Oui, il y a des -iques. Je dirais même qu'il y a beaucoup de hics.

On plonge de suite dans un univers très particulier, très contemplatif, sombre et coloré à la fois. Mais on déchante extrêmement vite.

D'abord, j'ai du mal avec toute cette violence gratuite qui se place presque d'un point de vue voyeuriste, sans que l'effet de dénonciation ne soit suffisamment prononcé pour que ca puisse être regardé plus sereinement.

Puis pour une femme qui est censée se « venger » de tout le mal qu'on lui a fait, je ne trouve pas que sa défense est à la hauteur. Myu reste muette et limite catatonique pendant toute la durée de la série. On aurait pu penser qu'alors elle accomplirait sa vengeance par d'autres moyens, à l'instar de la torture psychologique, mais non, elle reste dans une posture stoïque interloquante. Tu parles d'une vengeance ! Elle ne se défends que lorsque c'est nécessaire.

Il y a un côté très noir que je peux apprécier, le fait de réussir à capturer autant de désespoir et de souffrance et de trouver une touche d'humour cynique dans l'affreux, c'est quand même difficile. Il n'y a aucun espoir, on l'a compris.

Mais je ne pense pas qu'on puisse pour autant qualifier cette œuvre de misanthrope : dans la misanthropie, il y a une notion de considération du monde qui se construit petit à petit dans la tête de quelqu'un. La haine ou l'apathie.

Sauf qu'ici, on a que très peu d'informations sur l'intériorité de ces personnages, on effleure que vaguement leurs émotions profondes et leurs affects. Quand il n'y a aucun espoir, oui, ceux-ci peuvent être émoussés : mais une série se doit de nous faire un peu rentrer dans le cerveau des personnages, d'être un minimum psychologique. Sinon ca ne marche pas.

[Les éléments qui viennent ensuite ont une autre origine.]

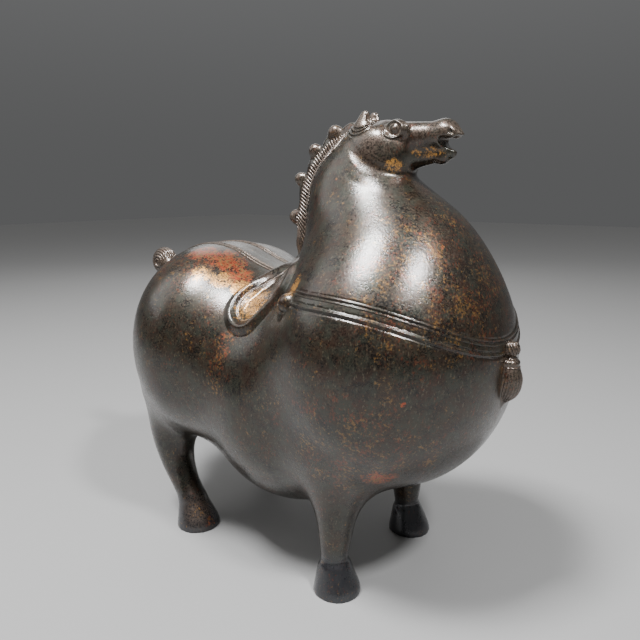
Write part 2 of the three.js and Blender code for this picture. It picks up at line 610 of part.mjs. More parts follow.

Au lieu de ca, on voit une Myu je-m'en-foutiste qui n'agit presque pas sur sa propre condition, et qui se laisse porter où le vent la mène. Ce qui aurait pu aussi être une idée, mais elle n'est pas assez exploitée pour pouvoir être considérée comme impactante. Ici encore, la série échoue à son devoir de faire rentrer le spectateur dans la peau de ses personnages. L'atmosphère est glaciale, trop glaciale. Et c'est bien son problème.

La nature humaine, c'est jamais de se contenter de ce qu'elle a déjà, mais de toujours en vouloir plus. Mise à part ce « fond » qui tente tant bien que mal de montrer cette sorte de cupidité insatiable de l'être humain, on sent qu'hormis ca...ben hormis ca il n'y a pas grand chose à creuser. Oui, la symbolique, la symbolique...elle pique ma curiosité, mais elle est si peu franche qu'on se demande si elle est si importante que ça dans la compréhension de l'histoire.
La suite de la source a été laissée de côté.